RECORDS TO USE:
* * * * * * * * *
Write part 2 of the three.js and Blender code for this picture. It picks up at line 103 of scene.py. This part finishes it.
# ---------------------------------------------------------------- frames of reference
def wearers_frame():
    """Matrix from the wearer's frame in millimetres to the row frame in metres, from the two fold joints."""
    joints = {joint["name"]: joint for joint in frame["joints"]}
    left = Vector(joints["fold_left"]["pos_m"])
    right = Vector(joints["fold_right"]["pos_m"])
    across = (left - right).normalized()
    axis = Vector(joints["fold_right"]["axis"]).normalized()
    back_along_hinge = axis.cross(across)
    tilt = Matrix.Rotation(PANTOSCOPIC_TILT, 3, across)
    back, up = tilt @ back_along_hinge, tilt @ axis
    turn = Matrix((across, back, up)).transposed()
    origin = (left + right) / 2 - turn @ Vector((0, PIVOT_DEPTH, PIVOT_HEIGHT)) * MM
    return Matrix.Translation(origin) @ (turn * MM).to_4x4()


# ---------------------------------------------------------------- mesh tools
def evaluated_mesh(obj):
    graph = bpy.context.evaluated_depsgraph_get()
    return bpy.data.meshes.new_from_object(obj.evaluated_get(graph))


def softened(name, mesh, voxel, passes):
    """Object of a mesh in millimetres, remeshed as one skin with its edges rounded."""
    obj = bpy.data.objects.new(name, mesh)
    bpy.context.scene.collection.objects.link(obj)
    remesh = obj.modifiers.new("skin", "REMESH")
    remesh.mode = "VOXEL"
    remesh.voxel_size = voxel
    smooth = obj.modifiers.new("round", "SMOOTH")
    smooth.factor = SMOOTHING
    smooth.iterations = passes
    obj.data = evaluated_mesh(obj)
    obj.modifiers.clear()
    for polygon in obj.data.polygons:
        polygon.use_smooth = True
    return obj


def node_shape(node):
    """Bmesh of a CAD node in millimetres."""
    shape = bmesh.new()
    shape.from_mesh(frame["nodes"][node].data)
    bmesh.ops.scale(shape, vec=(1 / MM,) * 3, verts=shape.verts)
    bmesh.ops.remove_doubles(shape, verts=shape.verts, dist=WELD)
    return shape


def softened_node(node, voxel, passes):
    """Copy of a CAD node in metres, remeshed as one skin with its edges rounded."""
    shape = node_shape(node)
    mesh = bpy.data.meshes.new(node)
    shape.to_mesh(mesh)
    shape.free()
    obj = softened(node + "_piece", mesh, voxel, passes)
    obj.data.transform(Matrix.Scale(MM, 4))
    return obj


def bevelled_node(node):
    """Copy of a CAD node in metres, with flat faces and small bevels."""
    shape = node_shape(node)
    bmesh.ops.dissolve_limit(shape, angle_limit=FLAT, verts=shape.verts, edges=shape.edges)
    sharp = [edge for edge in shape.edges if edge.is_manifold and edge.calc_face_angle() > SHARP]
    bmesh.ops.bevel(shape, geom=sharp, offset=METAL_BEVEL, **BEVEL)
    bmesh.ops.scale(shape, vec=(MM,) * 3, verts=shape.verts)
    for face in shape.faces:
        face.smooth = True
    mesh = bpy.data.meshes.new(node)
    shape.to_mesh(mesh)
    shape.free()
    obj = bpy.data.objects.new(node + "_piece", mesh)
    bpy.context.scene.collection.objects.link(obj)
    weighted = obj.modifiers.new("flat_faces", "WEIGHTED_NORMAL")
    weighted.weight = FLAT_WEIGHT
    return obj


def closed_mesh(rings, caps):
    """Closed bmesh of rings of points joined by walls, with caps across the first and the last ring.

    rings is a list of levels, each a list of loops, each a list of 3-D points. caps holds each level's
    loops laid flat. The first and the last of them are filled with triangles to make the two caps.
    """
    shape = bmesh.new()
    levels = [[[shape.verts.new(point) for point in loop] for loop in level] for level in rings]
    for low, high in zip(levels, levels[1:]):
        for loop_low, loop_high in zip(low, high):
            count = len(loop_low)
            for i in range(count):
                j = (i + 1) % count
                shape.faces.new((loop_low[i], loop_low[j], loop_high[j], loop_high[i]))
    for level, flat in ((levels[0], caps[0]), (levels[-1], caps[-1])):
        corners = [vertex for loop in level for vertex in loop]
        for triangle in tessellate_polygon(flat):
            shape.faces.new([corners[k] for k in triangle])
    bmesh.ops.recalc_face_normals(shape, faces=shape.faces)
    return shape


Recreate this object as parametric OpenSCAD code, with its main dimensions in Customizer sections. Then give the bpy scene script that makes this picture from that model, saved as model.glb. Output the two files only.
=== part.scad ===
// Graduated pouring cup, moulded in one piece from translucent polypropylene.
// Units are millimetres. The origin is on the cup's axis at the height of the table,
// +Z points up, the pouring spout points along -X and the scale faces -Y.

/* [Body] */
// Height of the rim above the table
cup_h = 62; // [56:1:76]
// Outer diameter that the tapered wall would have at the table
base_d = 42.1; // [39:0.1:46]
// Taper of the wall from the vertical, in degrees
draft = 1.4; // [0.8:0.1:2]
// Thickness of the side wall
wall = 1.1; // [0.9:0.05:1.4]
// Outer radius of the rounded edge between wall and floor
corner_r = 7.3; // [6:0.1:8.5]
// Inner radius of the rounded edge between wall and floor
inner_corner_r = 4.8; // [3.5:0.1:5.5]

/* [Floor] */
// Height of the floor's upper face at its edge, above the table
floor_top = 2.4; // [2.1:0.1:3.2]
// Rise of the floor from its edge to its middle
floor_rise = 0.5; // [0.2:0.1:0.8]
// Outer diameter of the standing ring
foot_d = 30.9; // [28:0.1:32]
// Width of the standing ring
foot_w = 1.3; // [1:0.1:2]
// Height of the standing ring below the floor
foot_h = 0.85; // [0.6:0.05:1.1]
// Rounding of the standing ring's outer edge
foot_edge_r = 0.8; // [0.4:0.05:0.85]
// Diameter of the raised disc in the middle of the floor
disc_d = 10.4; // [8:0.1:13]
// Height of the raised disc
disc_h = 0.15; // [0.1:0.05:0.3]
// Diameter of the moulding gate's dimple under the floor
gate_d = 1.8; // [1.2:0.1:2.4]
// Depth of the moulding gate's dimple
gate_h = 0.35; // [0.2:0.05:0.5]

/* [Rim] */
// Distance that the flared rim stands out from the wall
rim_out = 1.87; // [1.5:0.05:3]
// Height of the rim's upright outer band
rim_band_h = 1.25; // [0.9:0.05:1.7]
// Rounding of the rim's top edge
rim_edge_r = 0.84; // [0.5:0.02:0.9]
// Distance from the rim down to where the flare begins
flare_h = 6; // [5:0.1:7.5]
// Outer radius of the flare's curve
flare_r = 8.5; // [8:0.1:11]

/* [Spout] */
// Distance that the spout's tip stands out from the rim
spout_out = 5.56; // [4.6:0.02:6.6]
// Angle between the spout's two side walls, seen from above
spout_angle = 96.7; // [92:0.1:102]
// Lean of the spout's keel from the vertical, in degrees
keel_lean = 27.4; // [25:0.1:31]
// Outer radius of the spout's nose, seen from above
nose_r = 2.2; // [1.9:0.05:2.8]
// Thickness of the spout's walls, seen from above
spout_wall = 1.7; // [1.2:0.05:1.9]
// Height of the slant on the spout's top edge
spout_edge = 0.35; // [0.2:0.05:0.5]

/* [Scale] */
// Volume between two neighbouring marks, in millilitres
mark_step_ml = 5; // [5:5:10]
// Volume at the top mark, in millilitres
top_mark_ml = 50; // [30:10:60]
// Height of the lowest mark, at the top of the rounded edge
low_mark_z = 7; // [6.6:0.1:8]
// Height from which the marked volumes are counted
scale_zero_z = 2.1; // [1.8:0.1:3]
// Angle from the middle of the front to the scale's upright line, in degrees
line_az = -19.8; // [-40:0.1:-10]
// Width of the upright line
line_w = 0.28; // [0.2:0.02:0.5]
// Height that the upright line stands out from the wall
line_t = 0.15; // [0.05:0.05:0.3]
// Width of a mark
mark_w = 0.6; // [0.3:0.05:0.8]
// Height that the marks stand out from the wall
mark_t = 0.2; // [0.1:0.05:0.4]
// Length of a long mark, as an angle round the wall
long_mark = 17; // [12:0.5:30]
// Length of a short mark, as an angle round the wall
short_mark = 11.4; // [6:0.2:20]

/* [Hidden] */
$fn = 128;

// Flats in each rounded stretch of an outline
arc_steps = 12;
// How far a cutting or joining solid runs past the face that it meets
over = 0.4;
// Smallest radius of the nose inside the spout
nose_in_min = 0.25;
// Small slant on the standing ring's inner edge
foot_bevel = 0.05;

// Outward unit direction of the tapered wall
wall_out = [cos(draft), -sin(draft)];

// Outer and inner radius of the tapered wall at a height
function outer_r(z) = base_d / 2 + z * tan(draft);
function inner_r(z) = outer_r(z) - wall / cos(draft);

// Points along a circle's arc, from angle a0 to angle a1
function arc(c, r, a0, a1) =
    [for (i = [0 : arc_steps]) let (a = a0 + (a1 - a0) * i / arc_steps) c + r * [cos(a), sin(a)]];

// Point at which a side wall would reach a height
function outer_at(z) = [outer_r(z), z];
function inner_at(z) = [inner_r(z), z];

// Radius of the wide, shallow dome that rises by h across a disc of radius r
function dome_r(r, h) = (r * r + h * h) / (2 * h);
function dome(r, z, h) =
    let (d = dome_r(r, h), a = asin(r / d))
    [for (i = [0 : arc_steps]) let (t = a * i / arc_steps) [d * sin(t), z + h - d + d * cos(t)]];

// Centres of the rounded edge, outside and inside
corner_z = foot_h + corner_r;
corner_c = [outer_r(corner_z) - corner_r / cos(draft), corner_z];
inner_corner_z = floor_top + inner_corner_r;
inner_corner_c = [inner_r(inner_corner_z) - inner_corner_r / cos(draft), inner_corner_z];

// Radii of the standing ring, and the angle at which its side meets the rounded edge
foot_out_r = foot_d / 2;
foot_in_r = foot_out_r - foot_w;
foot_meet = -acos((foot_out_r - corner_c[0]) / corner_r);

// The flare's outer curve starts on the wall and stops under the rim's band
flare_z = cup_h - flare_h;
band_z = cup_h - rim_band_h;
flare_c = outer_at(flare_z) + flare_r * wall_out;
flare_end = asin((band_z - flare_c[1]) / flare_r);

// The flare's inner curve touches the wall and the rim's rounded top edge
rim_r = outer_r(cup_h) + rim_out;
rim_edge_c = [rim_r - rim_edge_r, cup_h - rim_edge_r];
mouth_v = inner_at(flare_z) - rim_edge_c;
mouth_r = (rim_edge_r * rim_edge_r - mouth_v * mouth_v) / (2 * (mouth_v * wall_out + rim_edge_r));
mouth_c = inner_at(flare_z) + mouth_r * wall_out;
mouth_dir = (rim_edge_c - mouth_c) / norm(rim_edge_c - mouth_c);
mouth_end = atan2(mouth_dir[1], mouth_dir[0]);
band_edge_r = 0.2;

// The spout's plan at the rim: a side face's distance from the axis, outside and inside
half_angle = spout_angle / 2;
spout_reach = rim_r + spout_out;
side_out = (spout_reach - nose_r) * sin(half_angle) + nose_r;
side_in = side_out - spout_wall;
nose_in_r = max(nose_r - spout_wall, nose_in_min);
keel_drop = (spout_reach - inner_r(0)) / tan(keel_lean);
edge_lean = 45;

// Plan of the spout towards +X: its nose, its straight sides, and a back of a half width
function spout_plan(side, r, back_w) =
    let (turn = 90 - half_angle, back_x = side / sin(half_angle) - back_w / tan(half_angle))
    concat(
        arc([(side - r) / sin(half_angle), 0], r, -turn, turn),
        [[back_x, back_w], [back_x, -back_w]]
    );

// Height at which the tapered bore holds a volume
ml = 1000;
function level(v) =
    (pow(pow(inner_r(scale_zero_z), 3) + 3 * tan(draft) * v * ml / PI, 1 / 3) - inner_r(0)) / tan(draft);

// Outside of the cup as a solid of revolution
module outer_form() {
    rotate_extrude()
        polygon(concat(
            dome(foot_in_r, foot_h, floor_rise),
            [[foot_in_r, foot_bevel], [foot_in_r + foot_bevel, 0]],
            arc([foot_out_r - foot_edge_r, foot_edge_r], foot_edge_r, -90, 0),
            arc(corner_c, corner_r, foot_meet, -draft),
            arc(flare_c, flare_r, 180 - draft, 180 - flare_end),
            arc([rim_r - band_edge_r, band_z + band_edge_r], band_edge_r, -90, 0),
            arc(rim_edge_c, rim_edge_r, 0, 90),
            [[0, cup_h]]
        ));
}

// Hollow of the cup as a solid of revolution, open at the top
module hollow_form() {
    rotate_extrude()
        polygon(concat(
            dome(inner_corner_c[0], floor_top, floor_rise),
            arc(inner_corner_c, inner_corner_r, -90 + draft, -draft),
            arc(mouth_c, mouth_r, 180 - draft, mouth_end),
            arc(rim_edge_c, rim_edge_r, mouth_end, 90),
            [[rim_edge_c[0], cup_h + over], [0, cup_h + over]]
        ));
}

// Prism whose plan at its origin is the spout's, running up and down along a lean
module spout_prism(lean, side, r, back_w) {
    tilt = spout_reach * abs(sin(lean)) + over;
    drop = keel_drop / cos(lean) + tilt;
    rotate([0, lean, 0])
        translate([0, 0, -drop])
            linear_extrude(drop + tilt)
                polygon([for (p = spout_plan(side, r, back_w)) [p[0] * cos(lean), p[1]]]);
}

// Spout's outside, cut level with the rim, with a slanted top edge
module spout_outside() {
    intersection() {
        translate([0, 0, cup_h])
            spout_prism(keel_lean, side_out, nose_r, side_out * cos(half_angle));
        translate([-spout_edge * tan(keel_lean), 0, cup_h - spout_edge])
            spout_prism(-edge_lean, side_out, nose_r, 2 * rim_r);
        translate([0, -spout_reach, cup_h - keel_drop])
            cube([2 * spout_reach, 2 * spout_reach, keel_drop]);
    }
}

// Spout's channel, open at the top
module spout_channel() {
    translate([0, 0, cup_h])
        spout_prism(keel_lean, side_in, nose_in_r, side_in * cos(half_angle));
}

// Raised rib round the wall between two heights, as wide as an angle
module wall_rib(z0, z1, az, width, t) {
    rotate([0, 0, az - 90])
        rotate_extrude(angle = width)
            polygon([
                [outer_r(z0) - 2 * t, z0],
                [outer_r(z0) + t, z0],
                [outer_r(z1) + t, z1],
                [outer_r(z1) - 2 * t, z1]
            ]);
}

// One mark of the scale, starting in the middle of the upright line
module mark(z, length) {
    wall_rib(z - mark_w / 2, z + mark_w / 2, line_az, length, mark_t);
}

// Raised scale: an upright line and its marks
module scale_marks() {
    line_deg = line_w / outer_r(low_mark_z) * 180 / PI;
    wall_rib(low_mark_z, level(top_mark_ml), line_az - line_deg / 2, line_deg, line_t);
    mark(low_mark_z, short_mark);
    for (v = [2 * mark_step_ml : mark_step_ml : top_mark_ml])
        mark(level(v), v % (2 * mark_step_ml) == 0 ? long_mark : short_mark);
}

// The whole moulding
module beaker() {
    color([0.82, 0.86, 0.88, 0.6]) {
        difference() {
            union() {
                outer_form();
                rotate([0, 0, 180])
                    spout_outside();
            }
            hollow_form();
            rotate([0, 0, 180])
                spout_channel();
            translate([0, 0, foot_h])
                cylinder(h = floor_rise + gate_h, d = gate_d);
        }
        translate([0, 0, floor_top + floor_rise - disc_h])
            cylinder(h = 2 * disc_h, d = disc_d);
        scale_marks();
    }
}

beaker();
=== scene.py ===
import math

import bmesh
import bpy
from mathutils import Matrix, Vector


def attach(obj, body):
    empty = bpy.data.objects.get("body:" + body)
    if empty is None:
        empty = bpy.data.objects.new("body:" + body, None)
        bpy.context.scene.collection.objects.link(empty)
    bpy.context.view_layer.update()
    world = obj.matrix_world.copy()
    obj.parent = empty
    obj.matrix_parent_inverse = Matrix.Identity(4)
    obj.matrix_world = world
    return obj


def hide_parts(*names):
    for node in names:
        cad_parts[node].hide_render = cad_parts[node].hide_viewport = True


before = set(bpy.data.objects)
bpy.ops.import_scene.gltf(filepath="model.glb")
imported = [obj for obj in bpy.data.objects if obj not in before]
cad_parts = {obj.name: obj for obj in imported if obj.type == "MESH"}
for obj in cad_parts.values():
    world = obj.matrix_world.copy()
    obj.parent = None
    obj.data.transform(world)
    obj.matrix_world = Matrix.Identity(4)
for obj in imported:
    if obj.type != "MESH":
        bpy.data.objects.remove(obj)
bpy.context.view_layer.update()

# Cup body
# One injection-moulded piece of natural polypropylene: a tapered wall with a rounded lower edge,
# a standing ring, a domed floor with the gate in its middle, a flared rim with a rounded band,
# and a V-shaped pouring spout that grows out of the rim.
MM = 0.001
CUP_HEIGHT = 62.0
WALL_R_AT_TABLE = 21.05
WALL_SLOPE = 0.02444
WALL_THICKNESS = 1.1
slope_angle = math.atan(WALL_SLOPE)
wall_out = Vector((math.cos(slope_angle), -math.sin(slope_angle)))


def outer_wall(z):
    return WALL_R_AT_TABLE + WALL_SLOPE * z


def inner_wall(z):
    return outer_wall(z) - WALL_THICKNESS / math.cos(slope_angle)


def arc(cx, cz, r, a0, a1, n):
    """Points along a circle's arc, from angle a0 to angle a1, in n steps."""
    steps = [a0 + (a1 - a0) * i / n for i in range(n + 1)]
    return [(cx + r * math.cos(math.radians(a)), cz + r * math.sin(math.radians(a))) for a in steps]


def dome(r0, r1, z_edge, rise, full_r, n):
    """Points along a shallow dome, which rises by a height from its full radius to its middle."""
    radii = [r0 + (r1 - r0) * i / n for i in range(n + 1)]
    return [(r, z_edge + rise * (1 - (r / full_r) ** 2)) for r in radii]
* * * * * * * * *
WORK TO DO: Using the data above, transcribe the lines that run from the line with "and its marks" to the line with "cad_parts[node].hide_render = cad_parts[node].hide_viewport", both ends kept, and output nothing else.

RESULT FOR THIS EXERCISE:
// Raised scale: an upright line and its marks
module scale_marks() {
    line_deg = line_w / outer_r(low_mark_z) * 180 / PI;
    wall_rib(low_mark_z, level(top_mark_ml), line_az - line_deg / 2, line_deg, line_t);
    mark(low_mark_z, short_mark);
    for (v = [2 * mark_step_ml : mark_step_ml : top_mark_ml])
        mark(level(v), v % (2 * mark_step_ml) == 0 ? long_mark : short_mark);
}

// The whole moulding
module beaker() {
    color([0.82, 0.86, 0.88, 0.6]) {
        difference() {
            union() {
                outer_form();
                rotate([0, 0, 180])
                    spout_outside();
            }
            hollow_form();
            rotate([0, 0, 180])
                spout_channel();
            translate([0, 0, foot_h])
                cylinder(h = floor_rise + gate_h, d = gate_d);
        }
        translate([0, 0, floor_top + floor_rise - disc_h])
            cylinder(h = 2 * disc_h, d = disc_d);
        scale_marks();
    }
}

beaker();
=== scene.py ===
import math

import bmesh
import bpy
from mathutils import Matrix, Vector


def attach(obj, body):
    empty = bpy.data.objects.get("body:" + body)
    if empty is None:
        empty = bpy.data.objects.new("body:" + body, None)
        bpy.context.scene.collection.objects.link(empty)
    bpy.context.view_layer.update()
    world = obj.matrix_world.copy()
    obj.parent = empty
    obj.matrix_parent_inverse = Matrix.Identity(4)
    obj.matrix_world = world
    return obj


def hide_parts(*names):
    for node in names:
        cad_parts[node].hide_render = cad_parts[node].hide_viewport = True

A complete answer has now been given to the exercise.